● **GOAL OF THE EXERCISE**
Return verbatim everything from the first line through the line that contains "plate, cylinder, roses", and stop there.
↓↓↓
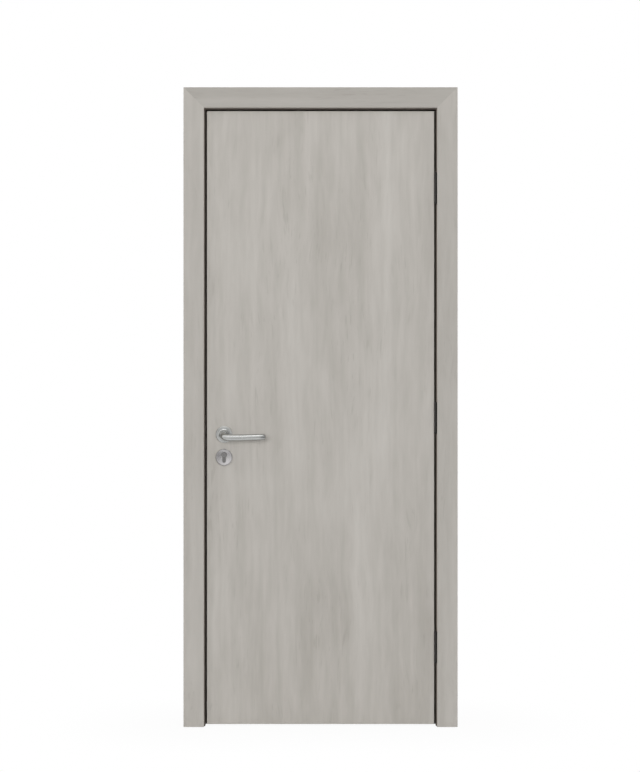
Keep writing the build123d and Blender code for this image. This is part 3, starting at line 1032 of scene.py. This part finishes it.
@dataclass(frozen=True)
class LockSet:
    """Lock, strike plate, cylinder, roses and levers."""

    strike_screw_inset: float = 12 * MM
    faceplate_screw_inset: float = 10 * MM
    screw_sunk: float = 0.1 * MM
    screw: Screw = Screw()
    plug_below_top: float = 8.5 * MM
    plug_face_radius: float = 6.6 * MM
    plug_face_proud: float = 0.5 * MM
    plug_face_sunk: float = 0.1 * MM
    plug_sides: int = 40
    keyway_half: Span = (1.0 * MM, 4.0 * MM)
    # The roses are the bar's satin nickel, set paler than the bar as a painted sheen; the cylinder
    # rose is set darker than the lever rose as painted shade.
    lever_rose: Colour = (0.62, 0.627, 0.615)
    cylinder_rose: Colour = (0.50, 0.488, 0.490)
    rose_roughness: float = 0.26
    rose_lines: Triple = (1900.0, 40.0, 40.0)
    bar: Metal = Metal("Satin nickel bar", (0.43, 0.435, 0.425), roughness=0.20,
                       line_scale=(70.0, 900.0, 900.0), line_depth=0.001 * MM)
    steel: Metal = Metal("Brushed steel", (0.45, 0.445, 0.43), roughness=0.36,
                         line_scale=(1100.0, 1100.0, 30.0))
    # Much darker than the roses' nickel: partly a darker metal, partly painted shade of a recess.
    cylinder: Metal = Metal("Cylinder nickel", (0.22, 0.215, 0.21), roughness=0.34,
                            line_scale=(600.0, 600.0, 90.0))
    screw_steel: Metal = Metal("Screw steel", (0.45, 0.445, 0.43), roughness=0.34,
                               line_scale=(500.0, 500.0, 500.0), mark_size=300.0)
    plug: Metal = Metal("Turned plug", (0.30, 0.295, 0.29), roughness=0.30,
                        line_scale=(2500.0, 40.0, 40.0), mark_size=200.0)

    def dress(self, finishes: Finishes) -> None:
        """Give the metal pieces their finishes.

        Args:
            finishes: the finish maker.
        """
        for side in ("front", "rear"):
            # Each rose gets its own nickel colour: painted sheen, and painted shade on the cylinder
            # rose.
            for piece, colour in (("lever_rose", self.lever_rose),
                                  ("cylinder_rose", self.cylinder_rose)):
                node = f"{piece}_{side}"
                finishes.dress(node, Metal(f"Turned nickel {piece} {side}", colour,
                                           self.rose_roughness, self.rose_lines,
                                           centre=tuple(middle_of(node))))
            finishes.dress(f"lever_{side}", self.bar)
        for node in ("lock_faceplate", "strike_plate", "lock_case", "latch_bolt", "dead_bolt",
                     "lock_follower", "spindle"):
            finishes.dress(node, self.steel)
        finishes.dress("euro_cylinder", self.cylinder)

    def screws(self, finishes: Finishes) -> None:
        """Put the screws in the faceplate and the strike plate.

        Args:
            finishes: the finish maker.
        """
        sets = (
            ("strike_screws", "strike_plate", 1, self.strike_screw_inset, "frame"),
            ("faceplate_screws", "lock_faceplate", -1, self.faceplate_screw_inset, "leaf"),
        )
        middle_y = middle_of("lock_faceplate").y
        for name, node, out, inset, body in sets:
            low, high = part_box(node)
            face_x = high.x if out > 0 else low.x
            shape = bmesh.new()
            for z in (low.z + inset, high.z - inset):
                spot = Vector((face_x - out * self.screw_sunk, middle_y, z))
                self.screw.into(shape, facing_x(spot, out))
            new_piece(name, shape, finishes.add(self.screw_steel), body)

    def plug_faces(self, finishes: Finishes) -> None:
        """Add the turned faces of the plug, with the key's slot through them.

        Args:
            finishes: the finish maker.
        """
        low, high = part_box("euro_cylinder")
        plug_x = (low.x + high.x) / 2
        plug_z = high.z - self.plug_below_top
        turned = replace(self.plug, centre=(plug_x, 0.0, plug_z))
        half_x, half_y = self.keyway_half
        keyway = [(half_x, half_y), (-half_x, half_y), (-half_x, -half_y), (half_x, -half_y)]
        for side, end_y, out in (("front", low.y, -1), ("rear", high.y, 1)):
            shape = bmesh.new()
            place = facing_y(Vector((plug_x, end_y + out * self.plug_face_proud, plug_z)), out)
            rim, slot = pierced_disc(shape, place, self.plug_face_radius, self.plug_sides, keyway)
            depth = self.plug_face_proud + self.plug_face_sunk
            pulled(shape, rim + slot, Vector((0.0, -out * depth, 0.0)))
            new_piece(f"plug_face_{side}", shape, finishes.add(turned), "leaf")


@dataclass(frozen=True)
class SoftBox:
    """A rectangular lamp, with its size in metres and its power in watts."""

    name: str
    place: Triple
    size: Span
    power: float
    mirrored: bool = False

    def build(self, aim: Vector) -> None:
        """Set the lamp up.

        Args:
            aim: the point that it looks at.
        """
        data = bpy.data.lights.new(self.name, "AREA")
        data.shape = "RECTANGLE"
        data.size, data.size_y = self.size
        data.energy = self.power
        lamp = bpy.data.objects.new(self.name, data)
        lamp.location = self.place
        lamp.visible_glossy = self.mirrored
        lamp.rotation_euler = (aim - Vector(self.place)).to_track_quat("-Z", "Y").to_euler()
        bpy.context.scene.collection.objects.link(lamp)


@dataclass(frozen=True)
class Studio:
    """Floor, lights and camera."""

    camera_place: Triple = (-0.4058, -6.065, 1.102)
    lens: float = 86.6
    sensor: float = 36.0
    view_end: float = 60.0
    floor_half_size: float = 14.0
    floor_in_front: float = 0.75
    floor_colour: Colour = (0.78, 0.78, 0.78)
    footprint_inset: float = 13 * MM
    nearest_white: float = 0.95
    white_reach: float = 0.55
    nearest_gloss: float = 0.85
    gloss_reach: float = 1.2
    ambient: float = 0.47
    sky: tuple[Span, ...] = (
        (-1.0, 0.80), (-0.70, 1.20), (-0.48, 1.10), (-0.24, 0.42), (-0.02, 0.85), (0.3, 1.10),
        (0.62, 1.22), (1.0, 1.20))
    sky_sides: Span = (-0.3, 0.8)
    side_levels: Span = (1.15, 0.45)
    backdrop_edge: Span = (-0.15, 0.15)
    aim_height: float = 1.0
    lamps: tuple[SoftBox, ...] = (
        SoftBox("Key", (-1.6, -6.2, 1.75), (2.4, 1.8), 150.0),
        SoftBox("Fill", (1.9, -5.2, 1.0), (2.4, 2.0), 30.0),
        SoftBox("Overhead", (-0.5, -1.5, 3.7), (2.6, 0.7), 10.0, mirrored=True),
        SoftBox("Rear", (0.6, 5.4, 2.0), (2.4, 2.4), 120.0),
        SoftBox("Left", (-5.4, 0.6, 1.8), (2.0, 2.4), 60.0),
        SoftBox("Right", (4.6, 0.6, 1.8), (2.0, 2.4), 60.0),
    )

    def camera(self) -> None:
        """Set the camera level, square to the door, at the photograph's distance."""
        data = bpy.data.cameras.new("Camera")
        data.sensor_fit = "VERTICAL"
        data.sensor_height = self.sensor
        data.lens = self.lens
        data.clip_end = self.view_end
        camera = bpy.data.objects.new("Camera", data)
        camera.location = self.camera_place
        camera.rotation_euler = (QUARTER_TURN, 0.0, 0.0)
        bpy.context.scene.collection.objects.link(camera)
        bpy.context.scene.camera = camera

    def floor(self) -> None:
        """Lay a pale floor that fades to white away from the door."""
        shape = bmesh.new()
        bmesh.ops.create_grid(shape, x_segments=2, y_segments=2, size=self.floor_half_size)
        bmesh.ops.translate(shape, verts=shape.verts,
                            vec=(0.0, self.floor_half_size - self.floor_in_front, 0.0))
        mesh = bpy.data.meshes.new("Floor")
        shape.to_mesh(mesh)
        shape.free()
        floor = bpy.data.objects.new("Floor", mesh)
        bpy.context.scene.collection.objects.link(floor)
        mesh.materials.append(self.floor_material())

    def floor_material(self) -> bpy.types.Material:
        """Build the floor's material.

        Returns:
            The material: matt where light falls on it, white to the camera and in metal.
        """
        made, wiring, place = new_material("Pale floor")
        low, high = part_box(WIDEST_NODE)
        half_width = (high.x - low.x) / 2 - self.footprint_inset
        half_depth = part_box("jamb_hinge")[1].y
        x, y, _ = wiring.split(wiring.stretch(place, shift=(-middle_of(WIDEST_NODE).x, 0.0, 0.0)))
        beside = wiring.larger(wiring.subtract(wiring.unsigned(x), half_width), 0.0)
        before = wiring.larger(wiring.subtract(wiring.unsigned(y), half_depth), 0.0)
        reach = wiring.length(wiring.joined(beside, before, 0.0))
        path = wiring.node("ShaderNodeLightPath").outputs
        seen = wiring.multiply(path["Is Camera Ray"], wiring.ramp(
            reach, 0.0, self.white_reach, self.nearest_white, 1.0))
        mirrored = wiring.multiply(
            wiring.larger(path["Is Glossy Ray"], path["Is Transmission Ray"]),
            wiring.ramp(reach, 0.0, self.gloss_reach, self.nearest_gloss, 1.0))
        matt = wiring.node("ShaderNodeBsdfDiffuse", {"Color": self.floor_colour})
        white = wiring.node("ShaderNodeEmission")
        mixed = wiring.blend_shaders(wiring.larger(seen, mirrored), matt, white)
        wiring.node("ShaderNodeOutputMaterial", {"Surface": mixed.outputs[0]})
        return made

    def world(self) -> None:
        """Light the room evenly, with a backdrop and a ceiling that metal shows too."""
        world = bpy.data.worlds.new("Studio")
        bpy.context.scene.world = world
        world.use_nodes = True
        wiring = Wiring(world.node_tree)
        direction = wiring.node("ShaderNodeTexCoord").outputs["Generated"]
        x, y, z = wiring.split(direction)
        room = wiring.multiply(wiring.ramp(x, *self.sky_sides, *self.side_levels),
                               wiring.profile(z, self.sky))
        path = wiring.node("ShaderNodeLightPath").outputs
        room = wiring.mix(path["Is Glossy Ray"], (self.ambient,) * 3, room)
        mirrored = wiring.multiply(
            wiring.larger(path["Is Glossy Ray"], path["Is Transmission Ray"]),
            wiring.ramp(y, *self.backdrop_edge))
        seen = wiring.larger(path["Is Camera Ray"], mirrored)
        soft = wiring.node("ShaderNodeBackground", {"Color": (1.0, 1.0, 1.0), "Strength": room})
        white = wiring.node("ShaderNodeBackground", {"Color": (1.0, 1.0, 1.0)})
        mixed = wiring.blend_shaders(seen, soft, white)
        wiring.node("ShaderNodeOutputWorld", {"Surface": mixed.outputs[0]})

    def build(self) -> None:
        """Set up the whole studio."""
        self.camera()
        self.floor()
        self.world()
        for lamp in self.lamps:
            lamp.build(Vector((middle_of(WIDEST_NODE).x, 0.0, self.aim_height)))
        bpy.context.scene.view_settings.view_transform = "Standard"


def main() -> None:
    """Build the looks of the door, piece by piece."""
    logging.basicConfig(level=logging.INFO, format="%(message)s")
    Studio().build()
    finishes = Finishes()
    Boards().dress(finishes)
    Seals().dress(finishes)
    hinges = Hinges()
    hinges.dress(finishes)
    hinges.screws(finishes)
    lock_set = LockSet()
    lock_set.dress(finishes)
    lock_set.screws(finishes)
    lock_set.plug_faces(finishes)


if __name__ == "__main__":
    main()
↑↑↑
● **EXPECTED ANSWER**
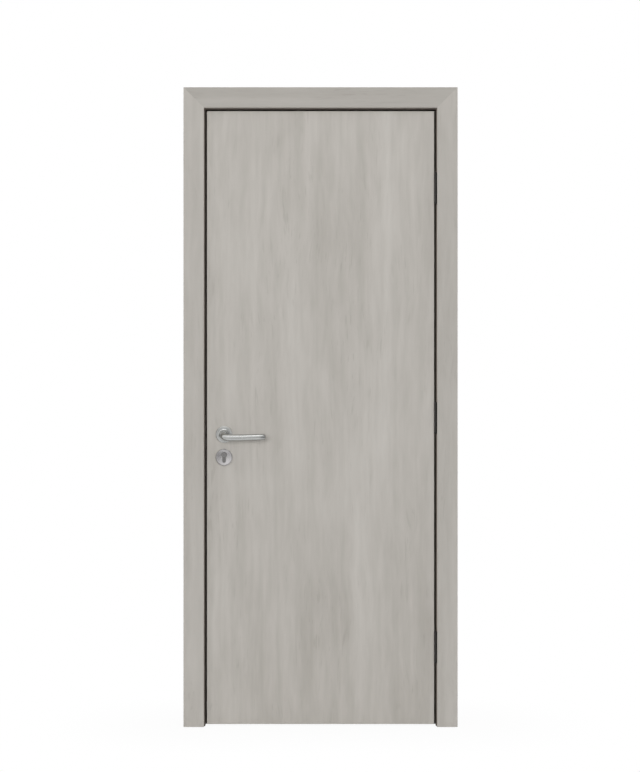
Keep writing the build123d and Blender code for this image. This is part 3, starting at line 1032 of scene.py. This part finishes it.
@dataclass(frozen=True)
class LockSet:
    """Lock, strike plate, cylinder, roses and levers."""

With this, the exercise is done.